Give the data again, word for word.

(Stored entries)
+ + +

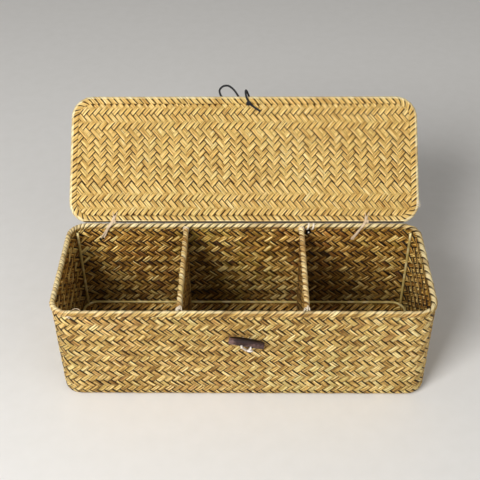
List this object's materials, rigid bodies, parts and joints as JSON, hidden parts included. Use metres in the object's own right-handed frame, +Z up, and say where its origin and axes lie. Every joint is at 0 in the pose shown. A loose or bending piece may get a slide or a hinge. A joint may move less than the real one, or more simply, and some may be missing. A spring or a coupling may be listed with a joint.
{
  "type": "woven lidded box",
  "caption": "Long woven seagrass box with upright dividers, a wire-edged woven lid hinged on raffia ties, and a toggle with an elastic loop to hold it shut.",
  "frame": {"origin": "the middle of the underside of the base, on the surface that the box stands on", "axes": "+X along the length to the right, +Y from the toggle side to the hinge side, +Z up"},
  "size_m": [0.37, 0.264, 0.2181],
  "materials": {
    "seagrass": "dry woven strip, matt with a faint sheen",
    "lid_seagrass": "dry woven strip, matt with a faint sheen",
    "pale_fold": "folded strip, slightly polished along the top",
    "bronze_wire": "olive bronze paint, satin",
    "raffia": "flat raffia strip, fibrous",
    "dark_horn": "dark polished",
    "cotton": "twisted cotton",
    "elastic": "braided cover, matt"
  },
  "bodies": {
    "basket": {"basket_shell": "seagrass", "rim_fold": "pale_fold", "rim_wire": "bronze_wire", "floor_ring": "bronze_wire", "corner_post_front_left": "bronze_wire", "corner_post_front_right": "bronze_wire", "corner_post_rear_left": "bronze_wire", "corner_post_rear_right": "bronze_wire", "divider_panel_left": "seagrass", "divider_border_left": "pale_fold", "divider_rod_left": "bronze_wire", "lashing_front_left": "raffia", "lashing_rear_left": "raffia", "divider_panel_right": "seagrass", "divider_border_right": "pale_fold", "divider_rod_right": "bronze_wire", "lashing_front_right": "raffia", "lashing_rear_right": "raffia", "hinge_tie_left": "raffia", "hinge_tie_right": "raffia"},
    "lid": {"lid_panel": "lid_seagrass", "lid_fold": "pale_fold", "lid_wire": "bronze_wire", "elastic_knot": "elastic"},
    "elastic": {"elastic_loop": "elastic"},
    "toggle": {"toggle": "dark_horn", "toggle_cord": "cotton"}
  },
  "joints": [
    {"name": "lid_hinge", "type": "hinge", "parent": "basket", "child": "lid", "pos_m": [0, 0.06814, 0.12015], "axis": [1, 0, 0], "range_deg": [0, 137], "deforming": ["hinge_tie_left", "hinge_tie_right"]},
    {"name": "loop_swing", "type": "hinge", "parent": "lid", "child": "elastic", "pos_m": [0, 0.1684, 0.20933], "axis": [1, 0, 0], "range_deg": [0, 90], "deforming": ["elastic_loop"]},
    {"name": "toggle_swing", "type": "hinge", "parent": "basket", "child": "toggle", "pos_m": [0.0033, -0.0675, 0.07], "axis": [0, 1, 0], "range_deg": [-180, 180]}
  ]
}
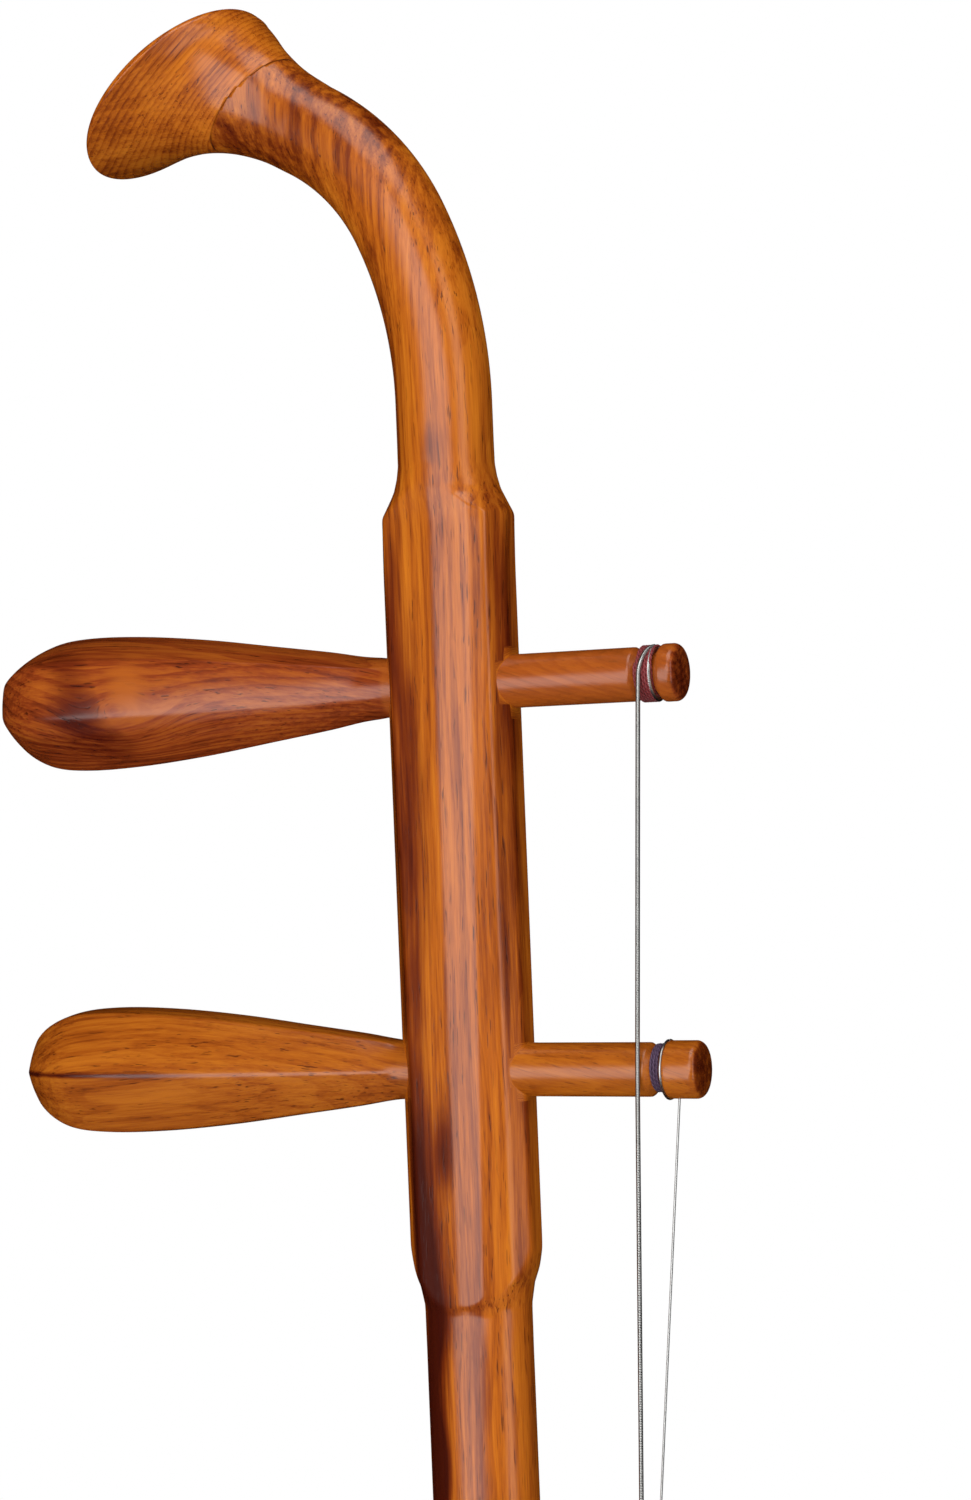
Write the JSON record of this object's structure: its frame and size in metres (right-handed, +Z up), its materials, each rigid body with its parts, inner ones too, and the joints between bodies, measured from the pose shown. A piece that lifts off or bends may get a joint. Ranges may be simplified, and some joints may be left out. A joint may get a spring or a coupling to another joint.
{
  "type": "erhu",
  "caption": "Two-stringed upright fiddle: bent-headed wooden neck with turning pegs, hexagonal soundbox with a skin face, flat base.",
  "frame": {"origin": "on the neck's axis, in the plane that the instrument stands on (the underside of the base pad)", "axes": "+Z up along the neck, +X towards the strings and the skin face, -Y towards the inner string"},
  "size_m": [0.1595, 0.102, 0.8286],
  "materials": {
    "rosewood": "oiled and lacquered rosewood, satin gloss",
    "peg_wood": "lacquered rosewood, hand planed",
    "dark_wood": "dark lacquered rosewood",
    "bridge_maple": "bare close-grained maple",
    "crimson_silk": "twisted silk thread",
    "violet_silk": "twisted silk thread",
    "wound_steel": "steel core wound with fine steel wire",
    "plain_steel": "polished steel wire",
    "steel": "machined steel",
    "nut_cord": "waxed cotton cord",
    "snakeskin": "python skin, scaled, low sheen",
    "band_ribbon": "woven ribbon",
    "felt": "wool felt",
    "leather_pad": "dark leather",
    "brass": "satin brass"
  },
  "bodies": {
    "body": {"neck": "rosewood", "head_finial": "rosewood", "inner_string": "wound_steel", "outer_string": "plain_steel", "qianjin_winding": "nut_cord", "qianjin_loop": "nut_cord", "top_board": "rosewood", "upper_far_board": "rosewood", "lower_far_board": "rosewood", "bottom_board": "rosewood", "lower_near_board": "rosewood", "upper_near_board": "rosewood", "snakeskin": "snakeskin", "skin_band": "band_ribbon", "rear_rim": "dark_wood", "sound_window": "dark_wood", "bridge": "bridge_maple", "damper_felt": "felt", "base": "dark_wood", "base_pad": "leather_pad", "base_screw": "steel", "string_hitch": "brass", "hitch_bar": "steel", "hitch_screws": "brass"},
    "upper_peg": {"upper_peg": "peg_wood", "upper_peg_silk": "crimson_silk", "inner_string_turn": "wound_steel"},
    "lower_peg": {"lower_peg": "peg_wood", "lower_peg_silk": "violet_silk", "outer_string_turn": "plain_steel"}
  },
  "joints": [
    {"name": "upper_peg_turn", "type": "hinge", "parent": "body", "child": "upper_peg", "pos_m": [0, 0, 0.6838], "axis": [1, 0, 0], "continuous": true},
    {"name": "lower_peg_turn", "type": "hinge", "parent": "body", "child": "lower_peg", "pos_m": [0, 0, 0.6042], "axis": [1, 0, 0], "continuous": true}
  ]
}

+ + +

Output -
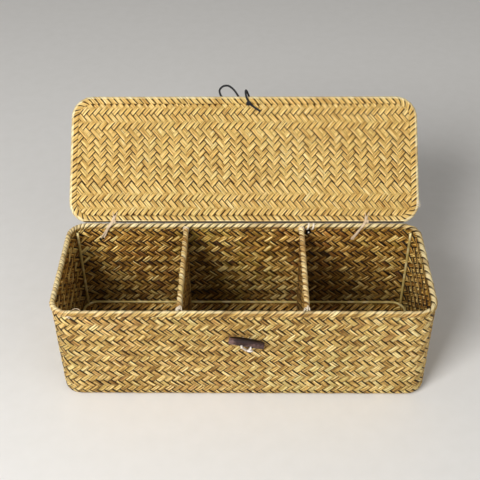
List this object's materials, rigid bodies, parts and joints as JSON, hidden parts included. Use metres in the object's own right-handed frame, +Z up, and say where its origin and axes lie. Every joint is at 0 in the pose shown. A loose or bending piece may get a slide or a hinge. A joint may move less than the real one, or more simply, and some may be missing. A spring or a coupling may be listed with a joint.
{
  "type": "woven lidded box",
  "caption": "Long woven seagrass box with upright dividers, a wire-edged woven lid hinged on raffia ties, and a toggle with an elastic loop to hold it shut.",
  "frame": {"origin": "the middle of the underside of the base, on the surface that the box stands on", "axes": "+X along the length to the right, +Y from the toggle side to the hinge side, +Z up"},
  "size_m": [0.37, 0.264, 0.2181],
  "materials": {
    "seagrass": "dry woven strip, matt with a faint sheen",
    "lid_seagrass": "dry woven strip, matt with a faint sheen",
    "pale_fold": "folded strip, slightly polished along the top",
    "bronze_wire": "olive bronze paint, satin",
    "raffia": "flat raffia strip, fibrous",
    "dark_horn": "dark polished",
    "cotton": "twisted cotton",
    "elastic": "braided cover, matt"
  },
  "bodies": {
    "basket": {"basket_shell": "seagrass", "rim_fold": "pale_fold", "rim_wire": "bronze_wire", "floor_ring": "bronze_wire", "corner_post_front_left": "bronze_wire", "corner_post_front_right": "bronze_wire", "corner_post_rear_left": "bronze_wire", "corner_post_rear_right": "bronze_wire", "divider_panel_left": "seagrass", "divider_border_left": "pale_fold", "divider_rod_left": "bronze_wire", "lashing_front_left": "raffia", "lashing_rear_left": "raffia", "divider_panel_right": "seagrass", "divider_border_right": "pale_fold", "divider_rod_right": "bronze_wire", "lashing_front_right": "raffia", "lashing_rear_right": "raffia", "hinge_tie_left": "raffia", "hinge_tie_right": "raffia"},
    "lid": {"lid_panel": "lid_seagrass", "lid_fold": "pale_fold", "lid_wire": "bronze_wire", "elastic_knot": "elastic"},
    "elastic": {"elastic_loop": "elastic"},
    "toggle": {"toggle": "dark_horn", "toggle_cord": "cotton"}
  },
  "joints": [
    {"name": "lid_hinge", "type": "hinge", "parent": "basket", "child": "lid", "pos_m": [0, 0.06814, 0.12015], "axis": [1, 0, 0], "range_deg": [0, 137], "deforming": ["hinge_tie_left", "hinge_tie_right"]},
    {"name": "loop_swing", "type": "hinge", "parent": "lid", "child": "elastic", "pos_m": [0, 0.1684, 0.20933], "axis": [1, 0, 0], "range_deg": [0, 90], "deforming": ["elastic_loop"]},
    {"name": "toggle_swing", "type": "hinge", "parent": "basket", "child": "toggle", "pos_m": [0.0033, -0.0675, 0.07], "axis": [0, 1, 0], "range_deg": [-180, 180]}
  ]
}
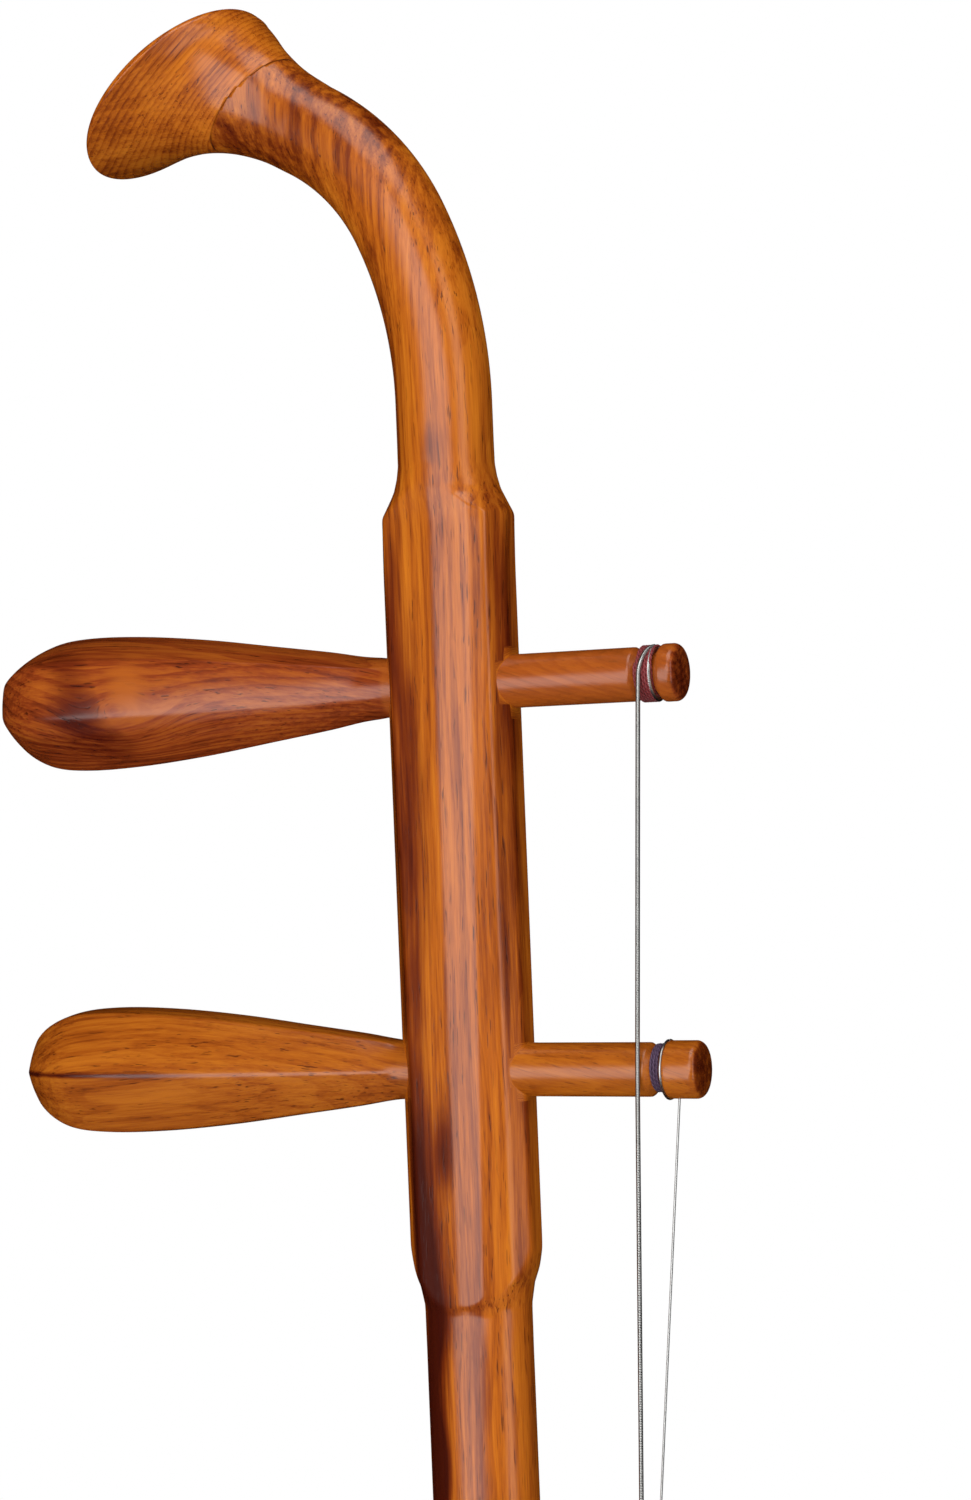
Write the JSON record of this object's structure: its frame and size in metres (right-handed, +Z up), its materials, each rigid body with its parts, inner ones too, and the joints between bodies, measured from the pose shown. A piece that lifts off or bends may get a joint. Ranges may be simplified, and some joints may be left out. A joint may get a spring or a coupling to another joint.
{
  "type": "erhu",
  "caption": "Two-stringed upright fiddle: bent-headed wooden neck with turning pegs, hexagonal soundbox with a skin face, flat base.",
  "frame": {"origin": "on the neck's axis, in the plane that the instrument stands on (the underside of the base pad)", "axes": "+Z up along the neck, +X towards the strings and the skin face, -Y towards the inner string"},
  "size_m": [0.1595, 0.102, 0.8286],
  "materials": {
    "rosewood": "oiled and lacquered rosewood, satin gloss",
    "peg_wood": "lacquered rosewood, hand planed",
    "dark_wood": "dark lacquered rosewood",
    "bridge_maple": "bare close-grained maple",
    "crimson_silk": "twisted silk thread",
    "violet_silk": "twisted silk thread",
    "wound_steel": "steel core wound with fine steel wire",
    "plain_steel": "polished steel wire",
    "steel": "machined steel",
    "nut_cord": "waxed cotton cord",
    "snakeskin": "python skin, scaled, low sheen",
    "band_ribbon": "woven ribbon",
    "felt": "wool felt",
    "leather_pad": "dark leather",
    "brass": "satin brass"
  },
  "bodies": {
    "body": {"neck": "rosewood", "head_finial": "rosewood", "inner_string": "wound_steel", "outer_string": "plain_steel", "qianjin_winding": "nut_cord", "qianjin_loop": "nut_cord", "top_board": "rosewood", "upper_far_board": "rosewood", "lower_far_board": "rosewood", "bottom_board": "rosewood", "lower_near_board": "rosewood", "upper_near_board": "rosewood", "snakeskin": "snakeskin", "skin_band": "band_ribbon", "rear_rim": "dark_wood", "sound_window": "dark_wood", "bridge": "bridge_maple", "damper_felt": "felt", "base": "dark_wood", "base_pad": "leather_pad", "base_screw": "steel", "string_hitch": "brass", "hitch_bar": "steel", "hitch_screws": "brass"},
    "upper_peg": {"upper_peg": "peg_wood", "upper_peg_silk": "crimson_silk", "inner_string_turn": "wound_steel"},
    "lower_peg": {"lower_peg": "peg_wood", "lower_peg_silk": "violet_silk", "outer_string_turn": "plain_steel"}
  },
  "joints": [
    {"name": "upper_peg_turn", "type": "hinge", "parent": "body", "child": "upper_peg", "pos_m": [0, 0, 0.6838], "axis": [1, 0, 0], "continuous": true},
    {"name": "lower_peg_turn", "type": "hinge", "parent": "body", "child": "lower_peg", "pos_m": [0, 0, 0.6042], "axis": [1, 0, 0], "continuous": true}
  ]
}